Problem statement » Beginning at the first line of the data, print each line exactly, stopping after the line that contains "return shape".

— begin Supplied data —

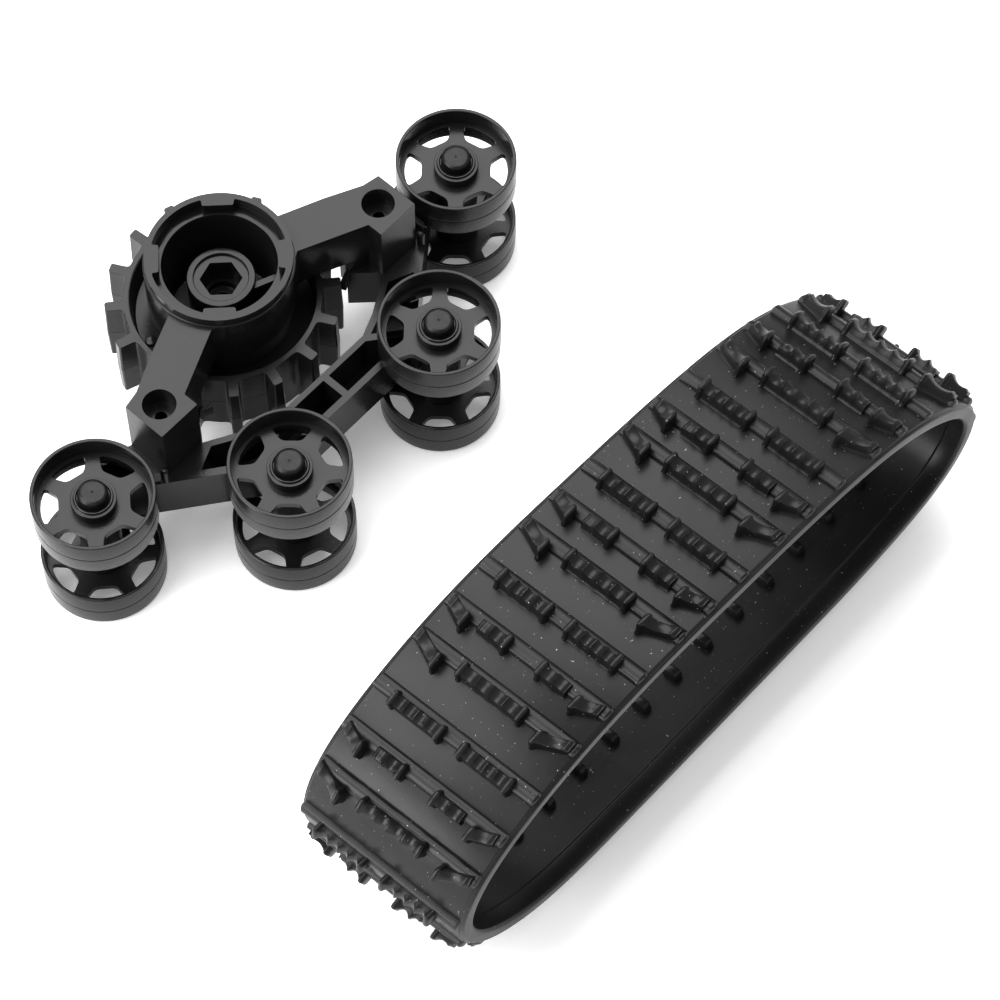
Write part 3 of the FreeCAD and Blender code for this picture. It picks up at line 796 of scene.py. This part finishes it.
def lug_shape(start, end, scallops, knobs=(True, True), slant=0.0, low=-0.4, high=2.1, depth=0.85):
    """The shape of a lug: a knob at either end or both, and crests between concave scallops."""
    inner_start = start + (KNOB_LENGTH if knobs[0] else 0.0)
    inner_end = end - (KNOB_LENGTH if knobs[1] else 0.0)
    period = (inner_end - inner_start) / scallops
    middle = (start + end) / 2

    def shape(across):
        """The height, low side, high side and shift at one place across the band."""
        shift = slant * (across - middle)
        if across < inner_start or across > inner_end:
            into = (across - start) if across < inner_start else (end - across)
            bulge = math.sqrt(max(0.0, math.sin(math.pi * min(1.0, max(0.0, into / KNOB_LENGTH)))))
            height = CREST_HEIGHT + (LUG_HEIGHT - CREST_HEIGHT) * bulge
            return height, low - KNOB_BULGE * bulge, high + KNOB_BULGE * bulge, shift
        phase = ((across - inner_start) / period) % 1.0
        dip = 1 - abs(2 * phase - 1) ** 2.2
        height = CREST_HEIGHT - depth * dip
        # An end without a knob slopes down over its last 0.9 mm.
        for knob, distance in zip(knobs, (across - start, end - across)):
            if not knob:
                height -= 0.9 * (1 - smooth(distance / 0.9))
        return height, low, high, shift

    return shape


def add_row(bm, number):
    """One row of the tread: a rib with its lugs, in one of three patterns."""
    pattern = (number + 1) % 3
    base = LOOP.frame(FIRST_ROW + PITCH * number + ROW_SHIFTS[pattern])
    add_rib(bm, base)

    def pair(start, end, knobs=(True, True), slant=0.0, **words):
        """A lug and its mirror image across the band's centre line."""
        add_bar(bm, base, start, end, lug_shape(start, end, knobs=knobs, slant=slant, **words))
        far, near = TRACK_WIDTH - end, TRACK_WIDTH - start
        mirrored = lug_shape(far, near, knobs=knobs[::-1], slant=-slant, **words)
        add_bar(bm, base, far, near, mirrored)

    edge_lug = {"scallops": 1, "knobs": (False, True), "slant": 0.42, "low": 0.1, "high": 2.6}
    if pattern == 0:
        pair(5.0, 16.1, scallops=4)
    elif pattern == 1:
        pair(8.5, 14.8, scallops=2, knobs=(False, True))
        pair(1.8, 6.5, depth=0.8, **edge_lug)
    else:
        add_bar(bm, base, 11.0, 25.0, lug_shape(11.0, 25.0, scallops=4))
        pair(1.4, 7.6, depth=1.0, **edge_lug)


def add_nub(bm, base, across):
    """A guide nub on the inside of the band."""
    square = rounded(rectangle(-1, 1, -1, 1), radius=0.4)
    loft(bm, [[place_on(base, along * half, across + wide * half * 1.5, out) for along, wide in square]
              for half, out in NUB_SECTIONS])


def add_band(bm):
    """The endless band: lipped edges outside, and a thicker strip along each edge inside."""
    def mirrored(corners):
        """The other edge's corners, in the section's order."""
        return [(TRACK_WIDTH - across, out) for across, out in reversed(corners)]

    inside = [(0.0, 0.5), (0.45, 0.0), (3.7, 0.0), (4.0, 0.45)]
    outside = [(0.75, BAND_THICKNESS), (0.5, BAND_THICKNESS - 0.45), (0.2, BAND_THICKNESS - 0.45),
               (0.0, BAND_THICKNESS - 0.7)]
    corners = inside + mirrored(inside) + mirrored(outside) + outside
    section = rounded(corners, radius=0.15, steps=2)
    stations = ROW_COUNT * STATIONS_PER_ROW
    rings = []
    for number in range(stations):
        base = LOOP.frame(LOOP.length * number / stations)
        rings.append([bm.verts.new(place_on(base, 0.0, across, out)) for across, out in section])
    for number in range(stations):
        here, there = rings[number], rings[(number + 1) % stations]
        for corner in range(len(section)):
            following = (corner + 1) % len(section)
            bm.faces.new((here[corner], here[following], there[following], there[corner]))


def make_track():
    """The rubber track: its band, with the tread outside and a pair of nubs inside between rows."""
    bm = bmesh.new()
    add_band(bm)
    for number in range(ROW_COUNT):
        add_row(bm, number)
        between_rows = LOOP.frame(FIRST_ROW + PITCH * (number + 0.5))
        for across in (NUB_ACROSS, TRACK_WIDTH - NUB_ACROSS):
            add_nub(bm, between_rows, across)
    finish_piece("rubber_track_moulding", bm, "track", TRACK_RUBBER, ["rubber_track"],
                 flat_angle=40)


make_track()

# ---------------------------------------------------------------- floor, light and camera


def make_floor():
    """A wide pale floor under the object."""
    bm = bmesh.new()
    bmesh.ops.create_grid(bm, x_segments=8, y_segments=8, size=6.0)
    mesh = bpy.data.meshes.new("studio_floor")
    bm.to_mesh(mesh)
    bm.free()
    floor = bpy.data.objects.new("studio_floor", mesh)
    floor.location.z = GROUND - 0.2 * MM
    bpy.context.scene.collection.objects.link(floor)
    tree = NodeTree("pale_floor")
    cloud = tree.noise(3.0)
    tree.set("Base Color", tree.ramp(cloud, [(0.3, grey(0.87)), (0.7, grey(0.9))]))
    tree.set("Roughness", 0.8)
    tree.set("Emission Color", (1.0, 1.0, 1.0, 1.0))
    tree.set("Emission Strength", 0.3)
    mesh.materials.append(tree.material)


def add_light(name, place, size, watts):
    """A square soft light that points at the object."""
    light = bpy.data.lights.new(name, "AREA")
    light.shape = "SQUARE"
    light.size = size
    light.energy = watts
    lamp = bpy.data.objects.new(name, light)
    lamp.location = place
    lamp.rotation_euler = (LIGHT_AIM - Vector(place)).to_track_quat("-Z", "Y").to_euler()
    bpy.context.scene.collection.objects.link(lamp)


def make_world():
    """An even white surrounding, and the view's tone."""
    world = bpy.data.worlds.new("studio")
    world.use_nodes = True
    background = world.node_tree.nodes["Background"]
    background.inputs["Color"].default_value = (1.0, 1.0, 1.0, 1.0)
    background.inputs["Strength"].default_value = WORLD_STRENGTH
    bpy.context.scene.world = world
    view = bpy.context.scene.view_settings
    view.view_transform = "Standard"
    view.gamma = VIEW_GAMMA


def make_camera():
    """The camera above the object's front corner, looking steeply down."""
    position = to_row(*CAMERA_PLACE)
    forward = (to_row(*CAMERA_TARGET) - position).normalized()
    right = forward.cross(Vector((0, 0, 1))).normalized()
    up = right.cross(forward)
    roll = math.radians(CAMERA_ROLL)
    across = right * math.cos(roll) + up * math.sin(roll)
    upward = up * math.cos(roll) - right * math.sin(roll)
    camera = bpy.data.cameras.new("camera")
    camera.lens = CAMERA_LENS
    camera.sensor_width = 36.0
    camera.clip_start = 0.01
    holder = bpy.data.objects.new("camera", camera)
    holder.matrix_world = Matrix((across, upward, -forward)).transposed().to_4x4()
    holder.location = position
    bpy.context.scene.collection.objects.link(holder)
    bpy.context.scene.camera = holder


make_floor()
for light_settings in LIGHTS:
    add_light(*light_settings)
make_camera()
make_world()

— end Supplied data —

Written response »
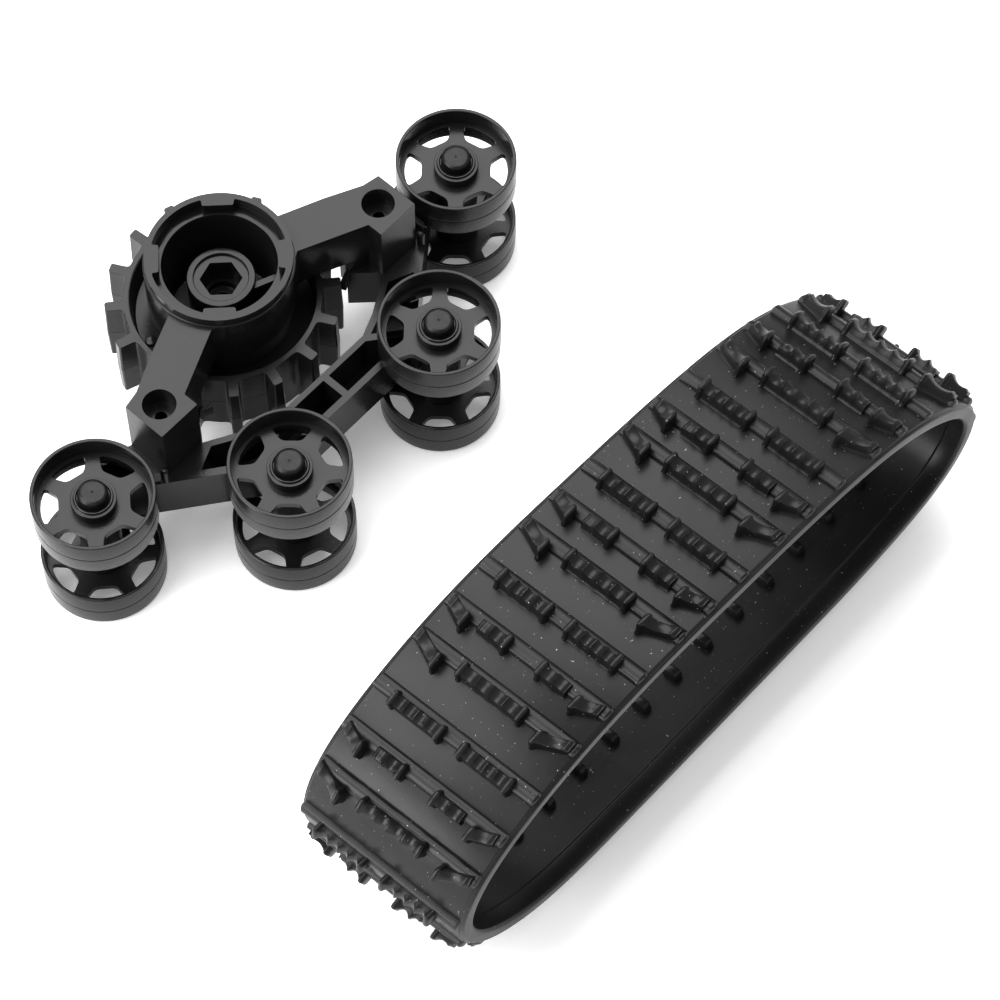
Write part 3 of the FreeCAD and Blender code for this picture. It picks up at line 796 of scene.py. This part finishes it.
def lug_shape(start, end, scallops, knobs=(True, True), slant=0.0, low=-0.4, high=2.1, depth=0.85):
    """The shape of a lug: a knob at either end or both, and crests between concave scallops."""
    inner_start = start + (KNOB_LENGTH if knobs[0] else 0.0)
    inner_end = end - (KNOB_LENGTH if knobs[1] else 0.0)
    period = (inner_end - inner_start) / scallops
    middle = (start + end) / 2

    def shape(across):
        """The height, low side, high side and shift at one place across the band."""
        shift = slant * (across - middle)
        if across < inner_start or across > inner_end:
            into = (across - start) if across < inner_start else (end - across)
            bulge = math.sqrt(max(0.0, math.sin(math.pi * min(1.0, max(0.0, into / KNOB_LENGTH)))))
            height = CREST_HEIGHT + (LUG_HEIGHT - CREST_HEIGHT) * bulge
            return height, low - KNOB_BULGE * bulge, high + KNOB_BULGE * bulge, shift
        phase = ((across - inner_start) / period) % 1.0
        dip = 1 - abs(2 * phase - 1) ** 2.2
        height = CREST_HEIGHT - depth * dip
        # An end without a knob slopes down over its last 0.9 mm.
        for knob, distance in zip(knobs, (across - start, end - across)):
            if not knob:
                height -= 0.9 * (1 - smooth(distance / 0.9))
        return height, low, high, shift

    return shape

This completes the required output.